In a year when the political debate has lacked nearly any discussion of climate change, some environmentalists have struggled to summon enthusiasm for the Democratic president they helped elect in 2008 in part because of his views on global warming. So they rejoiced when the president rebutted a taunt tossed out by Republican candidate Mitt Romney the week before.

Romney had quipped in his own acceptance speech in Tampa, Fla., that Obama “promised to begin to slow the rise of the oceans and heal the planet."

“My promise is to help you and your family," Romney added.

It was a rhetorical flourish, an attack line offered to make the point that Romney understands the kitchen table issues that, he says, the president doesn’t. But environmentalists heard it as heresy.

“Twenty years from now, history is going to judge the next generation on how they responded to the destabilization of our climate," said Michael Brune, executive director of the Sierra Club. “With a couple of short sentences, Romney made clear what’s at stake in this election."

Yet the nation’s disappointing economic picture, as well as the complexities of each candidate’s record on global warming, make climate change a tough sell for the independent voters who will decide the presidential race.

Although climate change typically ranks below such issues as the economy, polling done in March, 2012 by Yale University and George Mason University found that 72 percent of Americans think that global warming should be a priority for the president and Congress.

Among registered voters, 84 percent of Democrats, 68 percent of independents and 52 percent of Republicans think global warming should be a priority.

Tough choices ahead

Regardless of the candidates’ relative silence about global warming on the campaign trail, the next president will face tough choices on controversial energy and environmental issues such as whether to approve the Keystone XL pipeline and how to handle natural gas development and the environmentally fraught “fracking" that goes with it.
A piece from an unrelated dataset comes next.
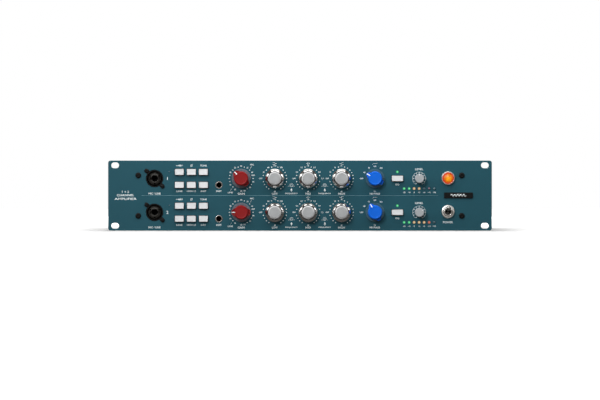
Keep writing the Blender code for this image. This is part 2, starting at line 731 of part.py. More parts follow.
def make_main_board():
    """Board on four posts, with each channel's transformers, capacitors and chips, and the supply's own."""
    bm = bmesh.new()
    top = MAIN_BOARD_Z + BOARD_THICKNESS
    block(bm, MAIN_BOARD_X, MAIN_BOARD_Y, (MAIN_BOARD_Z, top))
    board = make_part("main_board", bm, "green_board")
    parts = bmesh.new()
    seat = MAIN_BOARD_Z + BOARD_THICKNESS / 2
    for x in (MAIN_BOARD_X[0] + 8.0, MAIN_BOARD_X[1] - 8.0):
        for y in (MAIN_BOARD_Y[0] + 8.0, MAIN_BOARD_Y[1] - 8.0):
            upright(parts, x, y, [(FLOOR + GAP, 3.0), (seat, 3.0)], 10)
    for x in (-170.0, -80.0):
        block(parts, (x - 12.0, x + 12.0), (78.0, 102.0), (seat, top + 20.0))
        block(parts, (x - 15.0, x + 15.0), (125.0, 155.0), (seat, top + 26.0))
        for offset in (22.0, 36.0):
            upright(parts, x + offset, 90.0, [(seat, 5.0), (top + 16.0, 5.0)], 12)
            block(parts, (x + offset - 4.0, x + offset + 4.0), (110.0, 120.0), (seat, top + 4.0))
            block(parts, (x + offset - 5.0, x + offset + 5.0), (130.0, 150.0), (seat, top + 10.0))
    for x in (10.0, 40.0):
        upright(parts, x, 140.0, [(seat, 12.5), (top + 30.0, 12.5)], 16)
        block(parts, (x - 8.0, x + 8.0), (80.0, 84.0), (seat, top + 24.0))
    combine(board, parts, "UNION", "main_parts")


def make_mains_transformer():
    """Wound ring bolted down through a dished washer."""
    base = FLOOR + GAP
    top = base + TOROID_HEIGHT
    bm = bmesh.new()
    upright(bm, TOROID_X, TOROID_Y, [
        (base, TOROID_RADIUS - 4.0), (base + 4.0, TOROID_RADIUS), (top - 4.0, TOROID_RADIUS),
        (top, TOROID_RADIUS - 4.0), (top, 26.0), (top + 1.5, 24.0), (top + 1.5, 5.0), (top + 6.0, 5.0),
    ], 20)
    make_part("mains_transformer", bm, "copper_winding")


def build():
    for item in list(bpy.data.objects):
        bpy.data.objects.remove(item, do_unlink=True)
    origin = bpy.data.objects.new("panel_face_middle", None)
    bpy.context.collection.objects.link(origin)
    origin.location = Vector((0, FACE_Y, FACE_Z)) * MM
    make_front_panel()
    make_panel_screws()
    make_mic_inputs()
    make_instrument_jacks()
    make_lamp()
    make_power_switch()
    make_badge()
    make_lights()
    make_buttons()
    make_knobs()
    make_tray()
    make_cover()
    make_rear_panel()
    make_line_outputs()
    make_mains_inlet()
    make_control_board()
    make_main_board()
    make_mains_transformer()


build()
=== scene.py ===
"""Looks of the microphone preamp: fine pieces, print, materials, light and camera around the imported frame.

Sizes are in millimetres, and on the stage in metres. Places count from the middle of the front panel's face:
x to the right, z up, and y behind the face, so what stands out in front has a negative y. A turn is in
degrees clockwise from the top, seen from the front. A profile is a list of pairs of y and radius.
"""

import json
from math import atan2, cos, hypot, pi, radians, sin

import bmesh
import bpy
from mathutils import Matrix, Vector


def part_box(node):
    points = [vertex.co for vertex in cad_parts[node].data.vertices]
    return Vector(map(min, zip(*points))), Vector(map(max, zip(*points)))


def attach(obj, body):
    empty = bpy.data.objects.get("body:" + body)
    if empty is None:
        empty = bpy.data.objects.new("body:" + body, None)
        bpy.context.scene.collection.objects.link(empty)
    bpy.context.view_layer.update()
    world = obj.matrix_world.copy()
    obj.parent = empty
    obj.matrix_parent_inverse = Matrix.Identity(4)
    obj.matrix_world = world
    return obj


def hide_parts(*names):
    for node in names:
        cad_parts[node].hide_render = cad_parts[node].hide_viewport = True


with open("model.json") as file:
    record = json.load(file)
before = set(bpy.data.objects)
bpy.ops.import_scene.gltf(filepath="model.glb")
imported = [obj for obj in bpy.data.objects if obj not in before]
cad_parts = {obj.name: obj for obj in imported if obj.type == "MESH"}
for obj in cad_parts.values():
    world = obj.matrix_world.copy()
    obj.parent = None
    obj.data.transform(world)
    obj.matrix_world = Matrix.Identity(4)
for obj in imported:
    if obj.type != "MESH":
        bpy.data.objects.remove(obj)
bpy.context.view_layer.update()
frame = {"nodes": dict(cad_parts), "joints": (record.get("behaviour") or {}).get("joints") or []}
MM = 0.001

PANEL_LOW, PANEL_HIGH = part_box("front_panel")
FACE = Vector(((PANEL_LOW.x + PANEL_HIGH.x) / 2, PANEL_LOW.y, (PANEL_LOW.z + PANEL_HIGH.z) / 2))
PANEL_WIDTH, PANEL_THICKNESS, PANEL_HEIGHT = (PANEL_HIGH - PANEL_LOW) / MM
JOINTS = {joint["name"]: joint for joint in frame["joints"]}
CASE = "case"
BANDS = ("low", "mid", "high")
CHANNELS = (1, 2)

# Lowest turn of each kind of control, from which its rest turn follows.
LOWEST_TURN = {"gain": -150, "highpass": -90, "level": -150, "boost": -150, "frequency": -90}


# ---- Where things are ------------------------------------

def local(point):
    """A point of the frame, in millimetres from the middle of the panel's face."""
    return (Vector(point) - FACE) / MM


def middle(node):
    low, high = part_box(node)
    place = local((low + high) / 2)
    return place.x, place.z


def limits(node):
    low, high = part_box(node)
    return local(low), local(high)

def extent(node):
    """A node's width and height."""
    low, high = limits(node)
    return high.x - low.x, high.z - low.z


def pivot(joint):
    place = local(JOINTS[joint]["pos_m"])
    return place.x, place.z


def rest_turn(joint, kind):
    return LOWEST_TURN[kind] - JOINTS[joint]["range_deg"][0]


SLOT_SPACING = (465.1, 76.2)
METER_PITCH = 6.3
METER_COUNT = 7
BUTTONS = ("phantom", "polarity", "tone", "line", "impedance", "instrument", "eq")


def slot_places():
    return [(sx * SLOT_SPACING[0] / 2, sz * SLOT_SPACING[1] / 2) for sx in (-1, 1) for sz in (-1, 1)]


def button_nodes():
    return [f"{kind}_button_{channel}" for channel in CHANNELS for kind in BUTTONS]


def meter_places(channel):
    x, z = middle(f"meter_lights_{channel}")
    return [(x + METER_PITCH * (i - (METER_COUNT - 1) / 2), z) for i in range(METER_COUNT)]


# ---- Shapes ----------------------------------------------

PRINT_PROUD = 0.03
PRINT_DEPTH = 0.1


def even_angles(count, start=0.0):
    return [start + 2 * pi * i / count for i in range(count)]


def loop(y, radius, angles):
    """Points around the Y axis. The radius, and y too, is a number or a function of the angle."""
    points = []
    for angle in angles:
        reach = radius(angle) if callable(radius) else radius
        depth = y(angle) if callable(y) else y
        points.append(Vector((reach * sin(angle), depth, reach * cos(angle))))
    return points


def rectangle(y, width, height, corner=0.0, steps=6):
    """Points of a rectangle around the Y axis, with rounded corners if it has any."""
    half_x = width / 2
    half_z = height / 2
    quarters = ((1, 1), (1, -1), (-1, -1), (-1, 1))
    if not corner:
        return [Vector((sx * half_x, y, sz * half_z)) for sx, sz in quarters]
    points = []
    for quarter, (sx, sz) in enumerate(quarters):
        for i in range(steps + 1):
            angle = (quarter + i / steps) * pi / 2
            x = sx * (half_x - corner) + corner * sin(angle)
            z = sz * (half_z - corner) + corner * cos(angle)
            points.append(Vector((x, y, z)))
    return points


def skin(bm, loops, closed=False, at=(0, 0, 0)):
    """Join a stack of equally long loops into one body: a ring if closed, or else capped at its ends."""
    shift = Vector(at)
    rings = [[bm.verts.new((point + shift) * MM) for point in points] for points in loops]
    pairs = list(zip(rings, rings[1:]))
    if closed:
        pairs.append((rings[-1], rings[0]))
    for near, far in pairs:
        for i in range(len(near)):
            j = (i + 1) % len(near)
            bm.faces.new((near[i], near[j], far[j], far[i]))
    if not closed:
        bm.faces.new(rings[0])
        bm.faces.new(rings[-1])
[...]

The silence on the campaign trail belies the reality — and the gravity — for many coastal communities. Planners in south Florida and New York City already are looking at the multibillion-dollar expense of upgrading infrastructure to address rising sea levels.

Romney has said previously that he believes climate change is occurring and that human activity is a contributing factor.
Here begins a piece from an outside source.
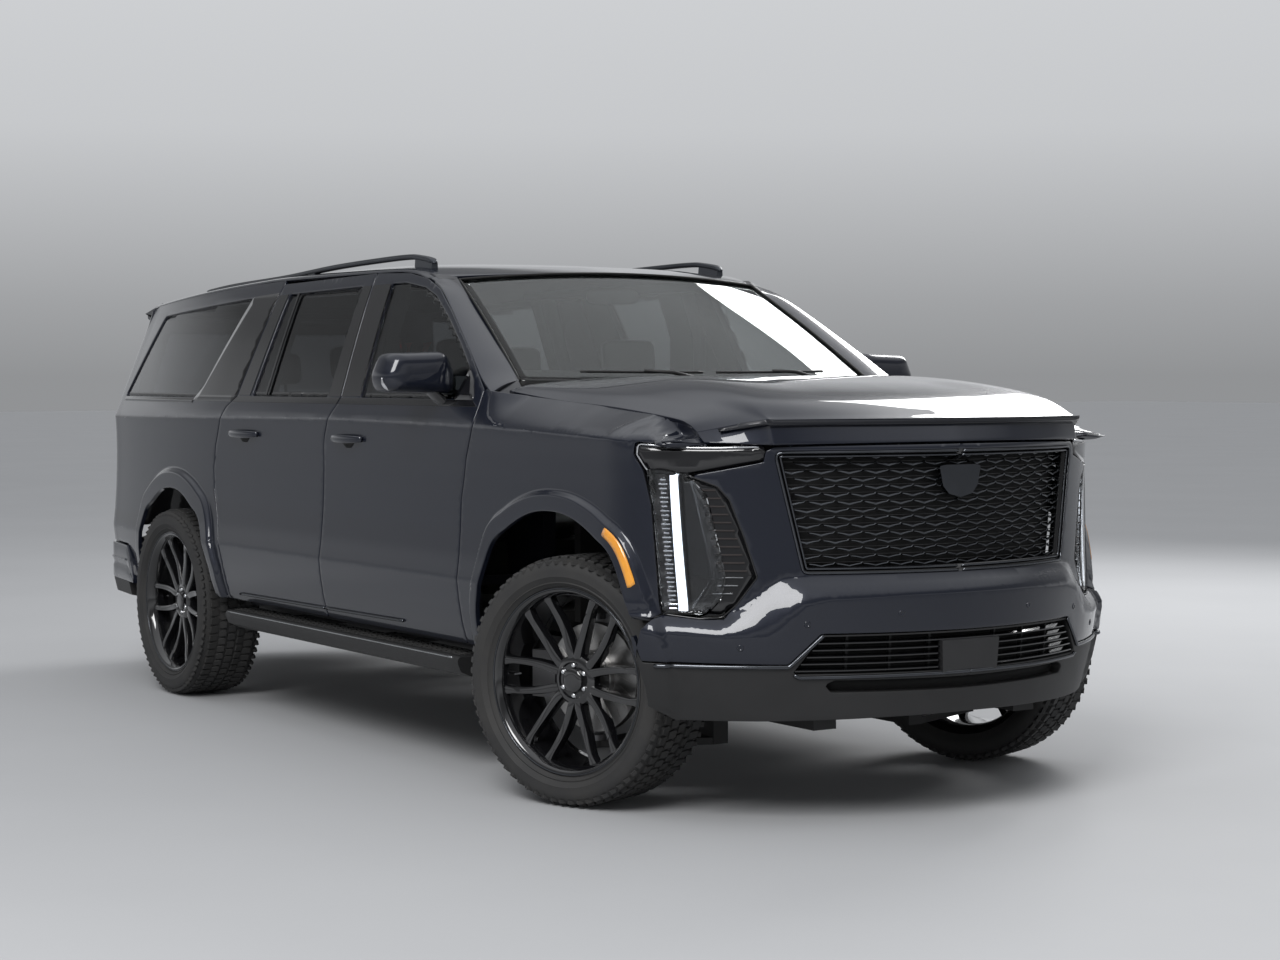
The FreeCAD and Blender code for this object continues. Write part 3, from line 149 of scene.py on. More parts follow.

During the Republican primary season, though, he said he didn’t believe it was the right course to spend “trillions and trillions" to reduce carbon emissions.

More recently, he said in a questionnaire submitted to Science Debate, a nonprofit organization focusing on science issues in the presidential campaign, that he believes human activity contributes to global warming and that policymakers should consider the risk of negative consequences.

Frank Maisano, a lobbyist whose firm represents energy interests and who has been involved in climate change discussions for 15 years, cautioned not to read too much into Romney’s dig about the rise of the oceans. It was designed to show Obama is “a little bit out of touch," he said.

“Right now, you need someone who cares about you rather than these larger, soaring rhetorical issues," Maisano said.